Honest Reviews Matter Because…

Honest, critical reviews—which are vital to literature—not only inform the reader, but, if they are especially on point, can also inform the author. Michael Chabon has said that it was a reviewer’s criticism of Wonder Boys that led him towards writing what many consider his magnum opus, The Amazing Adventures of Kavalier and Clay. Obviously a reviewer who doesn’t respect an author enough to assess her book on its own terms will do nothing to help her.

But the most basic purpose of a book review is to cover the aforementioned four points for the benefit of the reader. Since Giraldi covered none of the four points, I’m not sure what the purpose of his review was, except to promote his new novel. (Incidentally, the parts I’ve read of his debut book are actually quite good, which just goes to show the danger of judging a writer from one piece of writing.) I can only imagine how much it sucks not to have your writing eviscerated—since that’s the risk you take whenever you publish—but to have your writing eviscerated in the most influential book review in the country for not being something it doesn’t want to be.
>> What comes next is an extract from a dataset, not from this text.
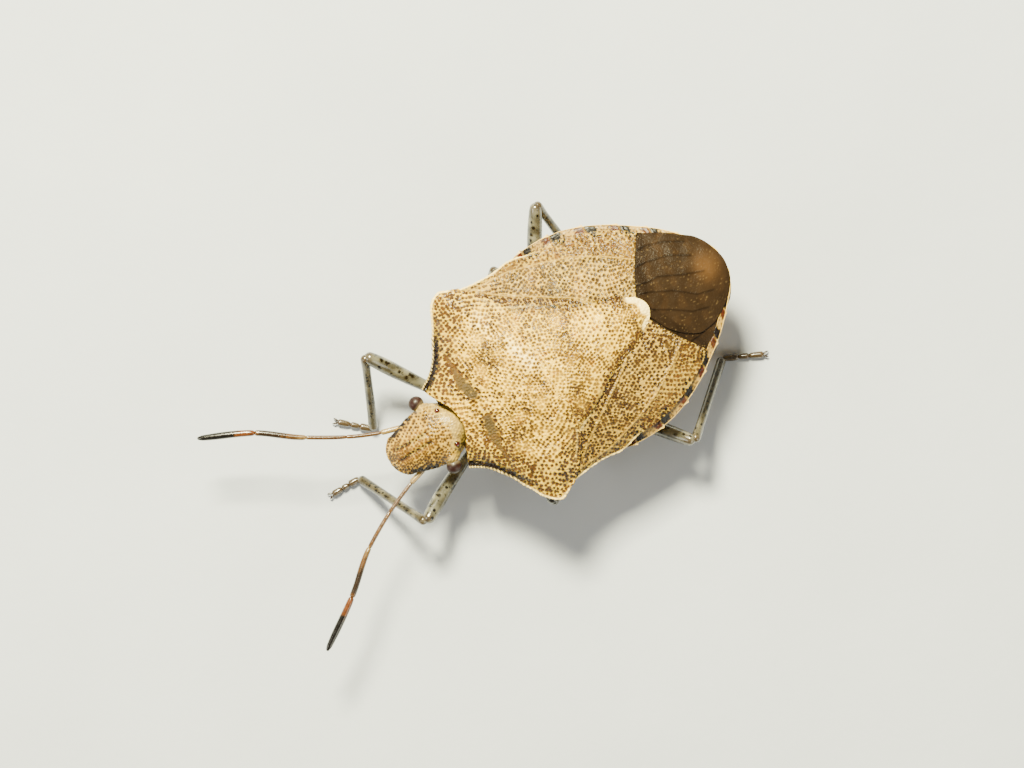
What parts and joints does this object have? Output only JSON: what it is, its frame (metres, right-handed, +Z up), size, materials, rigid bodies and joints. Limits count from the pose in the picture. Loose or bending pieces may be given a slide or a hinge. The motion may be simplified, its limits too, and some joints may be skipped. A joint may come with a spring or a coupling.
{
  "type": "shield bug",
  "caption": "Still life-size shield bug with a broad pronotum, triangular scutellum, folded wings, jointed legs and long antennae, standing on its feet.",
  "frame": {"origin": "under the middle of the bounding box, on the surface that the feet stand on", "axes": "+Z up from the floor to the back, -Y toward the head, +X toward the bug's left side"},
  "size_m": [0.009, 0.0168, 0.0046],
  "materials": {
    "tan": "tan cuticle with dark brown punctures, satin",
    "wing": "tan leathery wing with dark punctures, satin",
    "membrane": "dark brown wing membrane, semi-gloss",
    "belly": "pale yellowish-brown cuticle, satin",
    "limb": "brown and grey dotted cuticle, satin",
    "eye": "dark reddish-brown, glossy"
  },
  "bodies": {
    "root": {"head": "tan", "eye_left": "eye", "eye_right": "eye", "antenna_left": "limb", "antenna_right": "limb", "beak": "limb", "pronotum": "tan", "scutellum": "tan", "corium_left": "wing", "corium_right": "wing", "membrane_left": "membrane", "membrane_right": "membrane", "thorax": "belly", "abdomen": "belly", "leg_front_left": "limb", "leg_front_right": "limb", "leg_mid_left": "limb", "leg_mid_right": "limb", "leg_hind_left": "limb", "leg_hind_right": "limb"}
  },
  "joints": []
}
Since most of the talk on this subject has included the disclaimer “I’ve never read Ohlin’s books,” I think it’s worth mentioning that Alix Ohlin is a very good fiction writer. From what little I’ve read, William Giraldi may also be a good fiction writer, but he might do well to stay away from this kind of book reviewing, lest people forget it.

Johannes Lichtman reviews indie books for The Oxford American. He teaches courses on experimental literature and artistic appropriation in the Graduate Liberal Studies Department at UNC Wilmington.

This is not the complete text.